[WORK INSTRUCTIONS]:
Every line from the line containing "obj.parent = empty" through the final line of the data is to be printed exactly; no other line is to appear.
══════
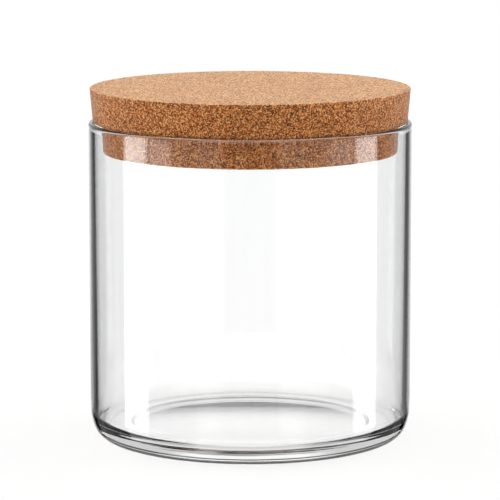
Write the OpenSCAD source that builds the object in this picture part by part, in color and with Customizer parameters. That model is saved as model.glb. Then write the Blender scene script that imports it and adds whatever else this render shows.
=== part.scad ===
// Straight-sided glass storage jar with a stepped cork lid.
//
// Two pieces: a round glass vessel, and a one-piece lid of pressed cork whose
// disc rests on the rim and whose plug hangs inside the mouth.
// Millimetres, +Z up. The origin is the centre of the plane that the jar stands on.

/* [Glass vessel] */
// Outside diameter of the straight wall
jar_d = 100; // [70:1:160]
// Height from the table to the top of the rim
glass_h = 98.7; // [50:0.1:200]
// Wall thickness at the mouth
mouth_wall_t = 1.8; // [1.2:0.1:4]
// Wall thickness just above the inner corner, where the glass runs thicker
base_wall_t = 2.2; // [1.8:0.1:5]
// How far the fire-polished rim swells past each face of the wall
rim_swell = 0.12; // [0.04:0.01:0.4]

/* [Heel] */
// Radius of the slow bend at the foot of the wall
heel_high_r = 17.7; // [9:0.1:20]
// How far the slow bend turns the wall under, in degrees
heel_turn = 21.7; // [10:0.1:35]
// Radius of the tighter bend below it, down to the foot ring
heel_low_r = 5.2; // [3:0.1:8]

/* [Floor] */
// Height of the inside floor above the table, at its edge
floor_h = 4.8; // [3.5:0.1:10]
// Inside radius between the wall and the floor
inner_corner_r = 4; // [2:0.1:8]
// Slope of the domed floor at its edge, in degrees
floor_slope = 1.5; // [0.5:0.1:4]

/* [Underside] */
// Width of the flat ring that the jar stands on
foot_ring_w = 5.7; // [2:0.1:12]
// Rounding from the foot ring up into the hollow
step_low_r = 4.2; // [1:0.1:8]
// Rounding from that step into the hollow's dome
step_high_r = 2.7; // [1:0.1:8]
// Height of the step
step_h = 0.5; // [0.1:0.05:0.8]
// Slope of the hollow's dome at its edge, in degrees
dome_slope = 3; // [1:0.1:4.5]

/* [Cork lid] */
// Height of the disc above the rim
disc_h = 10.5; // [4:0.1:25]
// Width of the rim that the disc's lower face covers
rim_cover = 0.55; // [0.3:0.05:1.1]
// How much the disc widens from its lower face to its top face, in radius
disc_flare = 0.85; // [0:0.05:3]
// Height of the plug below the disc
plug_h = 9.3; // [3:0.1:30]
// Gap between the plug and the inside of the mouth, all round
plug_gap = 2.3; // [0.5:0.1:6]
// How much the plug narrows from top to bottom, in radius
plug_taper = 0.3; // [0:0.05:2]
// Edge rounding of the disc
disc_edge_r = 0.4; // [0.1:0.05:1.5]
// Edge rounding at the plug's lower end
plug_edge_r = 0.8; // [0.1:0.05:2]
// Clearance between the top of the rim and the disc above it
seat_gap = 0.05; // [0.02:0.01:0.3]

/* [Hidden] */
$fn = 128;
// A short arc of a very large circle needs more sides to stay smooth.
large_arc_fn = 512;
// A cut or a join reaches this far past the face that it has to clear.
reach = 1;

jar_r = jar_d / 2;
rim_bead_r = mouth_wall_t / 2 + rim_swell;
rim_bead_mid_r = jar_r - mouth_wall_t / 2;
wall_top_z = glass_h - rim_bead_r;
mouth_r = jar_r - mouth_wall_t;

// The heel's two bends share the line through both their centres.
heel_high_x = jar_r - heel_high_r;
heel_high_z = heel_low_r + (heel_high_r - heel_low_r) * sin(heel_turn);
heel_low_x = heel_high_x + (heel_high_r - heel_low_r) * cos(heel_turn);

// The floor's dome starts where the inner corner's round reaches floor_slope.
inner_corner_z = floor_h + inner_corner_r * cos(floor_slope);
wall_lean = atan((base_wall_t - mouth_wall_t) / (wall_top_z - inner_corner_z));
inner_corner_x = jar_r - base_wall_t - inner_corner_r / cos(wall_lean);
floor_edge_x = inner_corner_x - inner_corner_r * sin(floor_slope);
floor_dome_r = floor_edge_x / sin(floor_slope);

// The step under the base is two roundings that meet at step_slope; the hollow's dome follows.
foot_ring_in_r = heel_low_x - foot_ring_w;
step_slope = acos(1 - step_h / (step_low_r + step_high_r));
step_mid_x = foot_ring_in_r - step_low_r * sin(step_slope);
step_mid_z = step_low_r * (1 - cos(step_slope));
step_high_x = step_mid_x - step_high_r * sin(step_slope);
step_high_z = step_mid_z - step_high_r * cos(step_slope);
dome_edge_x = step_high_x + step_high_r * sin(dome_slope);
dome_edge_z = step_high_z + step_high_r * cos(dome_slope);
dome_r = dome_edge_x / sin(dome_slope);

disc_bottom_z = glass_h + seat_gap;
disc_top_z = disc_bottom_z + disc_h;
disc_bottom_r = mouth_r + rim_cover;
disc_top_r = disc_bottom_r + disc_flare;
plug_top_r = mouth_r - plug_gap;
plug_bottom_r = plug_top_r - plug_taper;
plug_bottom_z = disc_bottom_z - plug_h;

glass_colour = [0.86, 0.92, 0.93, 0.35];
cork_colour = [0.74, 0.53, 0.36];

// The part of a disc round (x, z) between the angles from and to, less than 180 degrees apart.
module sector(x, z, r, from, to) {
    far = r / cos((to - from) / 2);
    middle = (from + to) / 2;
    intersection() {
        translate([x, z]) circle(r = r);
        polygon([
            [x, z],
            [x + far * cos(from), z + far * sin(from)],
            [x + far * cos(middle), z + far * sin(middle)],
            [x + far * cos(to), z + far * sin(to)]
        ]);
    }
}

// Half outline of the vessel's outside up to its straight wall's top, with the two bends of the heel.
module outside_outline() {
    polygon([
        [0, 0],
        [heel_low_x, 0],
        [heel_low_x, heel_low_r],
        [heel_high_x, heel_high_z],
        [jar_r, heel_high_z],
        [jar_r, wall_top_z],
        [0, wall_top_z]
    ]);
    sector(heel_high_x, heel_high_z, heel_high_r, -heel_turn, 0);
    translate([heel_low_x, heel_low_r]) circle(r = heel_low_r);
}

// Half outline of the inside: the wall leans out by wall_lean, the floor is a shallow dome,
// and both are tangent to the corner's round.
module inside_outline() {
    tangent_x = inner_corner_x + inner_corner_r * cos(wall_lean);
    tangent_z = inner_corner_z - inner_corner_r * sin(wall_lean);
    open_z = wall_top_z + reach;
    open_x = tangent_x + (open_z - tangent_z) * tan(wall_lean);
    difference() {
        union() {
            polygon([
                [0, floor_h],
                [floor_edge_x, floor_h],
                [inner_corner_x, inner_corner_z],
                [tangent_x, tangent_z],
                [open_x, open_z],
                [0, open_z]
            ]);
            translate([inner_corner_x, inner_corner_z]) circle(r = inner_corner_r);
        }
        translate([0, floor_h - floor_dome_r * cos(floor_slope)])
            circle(r = floor_dome_r, $fn = large_arc_fn);
    }
}

// Half outline of the hollow under the base: a dome inside a rounded step.
module hollow_outline() {
    intersection() {
        translate([0, dome_edge_z - dome_r * cos(dome_slope)]) circle(r = dome_r, $fn = large_arc_fn);
        translate([0, -reach]) square([dome_edge_x, floor_h]);
    }
    sector(step_high_x, step_high_z, step_high_r, 90 - step_slope, 90 - dome_slope);
    difference() {
        polygon([
            [dome_edge_x, -reach],
            [dome_edge_x, dome_edge_z],
            [step_mid_x, step_mid_z],
            [foot_ring_in_r, 0],
            [foot_ring_in_r, -reach]
        ]);
        translate([foot_ring_in_r, step_low_r]) circle(r = step_low_r);
    }
}

// The vessel: one blown piece of clear glass, thicker towards its base,
// with a heel of two bends, a foot ring round a shallow hollow, a floor that rises a
// little to its middle and a fire-polished rim.
module glass_jar() {
    color(glass_colour)
        rotate_extrude() {
            difference() {
                outside_outline();
                inside_outline();
                hollow_outline();
            }
            translate([rim_bead_mid_r, wall_top_z]) circle(r = rim_bead_r);
        }
}

// Half outline of a round cork block from bottom_z to top_z, whose side leans
// from bottom_r to top_r, with the given rounding at its lower and upper edges.
module cork_block_outline(bottom_r, top_r, bottom_z, top_z, bottom_edge_r, top_edge_r) {
    lean = atan((top_r - bottom_r) / (top_z - bottom_z));
    low_x = bottom_r - bottom_edge_r * (1 - sin(lean)) / cos(lean);
    high_x = top_r - top_edge_r * (1 + sin(lean)) / cos(lean);
    low_z = bottom_z + bottom_edge_r;
    high_z = top_z - top_edge_r;
    polygon([
        [0, bottom_z],
        [low_x, bottom_z],
        [low_x, low_z],
        [low_x + bottom_edge_r * cos(lean), low_z - bottom_edge_r * sin(lean)],
        [high_x + top_edge_r * cos(lean), high_z - top_edge_r * sin(lean)],
        [high_x, high_z],
        [high_x, top_z],
        [0, top_z]
    ]);
    translate([low_x, low_z]) circle(r = bottom_edge_r);
    translate([high_x, high_z]) circle(r = top_edge_r);
}

// The lid: one piece of pressed cork, a disc that flares upwards over a tapered plug.
module cork_lid() {
    color(cork_colour)
        rotate_extrude() {
            cork_block_outline(disc_bottom_r, disc_top_r, disc_bottom_z, disc_top_z,
                disc_edge_r, disc_edge_r);
            cork_block_outline(plug_bottom_r, plug_top_r, plug_bottom_z, disc_bottom_z + disc_edge_r,
                plug_edge_r, disc_edge_r / 2);
        }
}

glass_jar();
cork_lid();
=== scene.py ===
"""Straight-sided glass storage jar with a stepped cork lid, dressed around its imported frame.

Metres, in the frame of the CAD part: +Z up, the origin at the centre of the plane that the jar stands on.
Both pieces are turned shapes, so each is a dense turned mesh that replaces its CAD solid: clear glass with
faint ripples at the heel, and pressed cork with its grain, pits and worn edges.
"""
import math

import bmesh
import bpy
import numpy as np
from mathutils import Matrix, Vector


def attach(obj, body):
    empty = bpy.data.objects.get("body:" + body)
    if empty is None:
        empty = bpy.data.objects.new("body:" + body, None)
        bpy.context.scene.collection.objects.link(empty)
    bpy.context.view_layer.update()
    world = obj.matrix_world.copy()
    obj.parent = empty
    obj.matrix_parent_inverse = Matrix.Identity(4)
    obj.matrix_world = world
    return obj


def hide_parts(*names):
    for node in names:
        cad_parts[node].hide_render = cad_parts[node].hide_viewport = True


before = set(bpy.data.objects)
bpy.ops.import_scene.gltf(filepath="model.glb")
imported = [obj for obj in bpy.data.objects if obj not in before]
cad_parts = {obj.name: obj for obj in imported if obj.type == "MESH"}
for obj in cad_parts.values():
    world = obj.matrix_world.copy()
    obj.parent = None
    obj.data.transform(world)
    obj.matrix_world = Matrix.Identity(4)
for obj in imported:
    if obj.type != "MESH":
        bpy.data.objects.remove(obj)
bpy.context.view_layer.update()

MM = 0.001
SCENE = bpy.context.scene

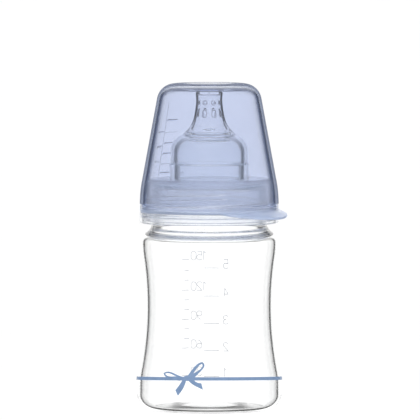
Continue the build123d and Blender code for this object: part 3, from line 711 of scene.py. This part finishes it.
══════
[FINAL RESULT]:
    obj.parent = empty
    obj.matrix_parent_inverse = Matrix.Identity(4)
    obj.matrix_world = world
    return obj


def hide_parts(*names):
    for node in names:
        cad_parts[node].hide_render = cad_parts[node].hide_viewport = True


before = set(bpy.data.objects)
bpy.ops.import_scene.gltf(filepath="model.glb")
imported = [obj for obj in bpy.data.objects if obj not in before]
cad_parts = {obj.name: obj for obj in imported if obj.type == "MESH"}
for obj in cad_parts.values():
    world = obj.matrix_world.copy()
    obj.parent = None
    obj.data.transform(world)
    obj.matrix_world = Matrix.Identity(4)
for obj in imported:
    if obj.type != "MESH":
        bpy.data.objects.remove(obj)
bpy.context.view_layer.update()

MM = 0.001
SCENE = bpy.context.scene

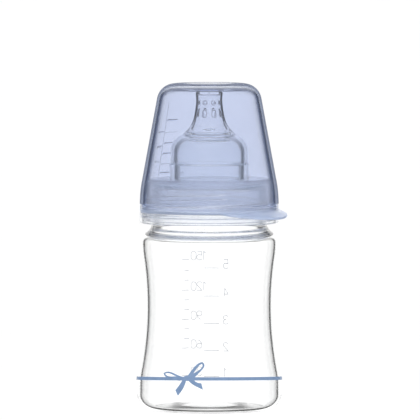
Continue the build123d and Blender code for this object: part 3, from line 711 of scene.py. This part finishes it.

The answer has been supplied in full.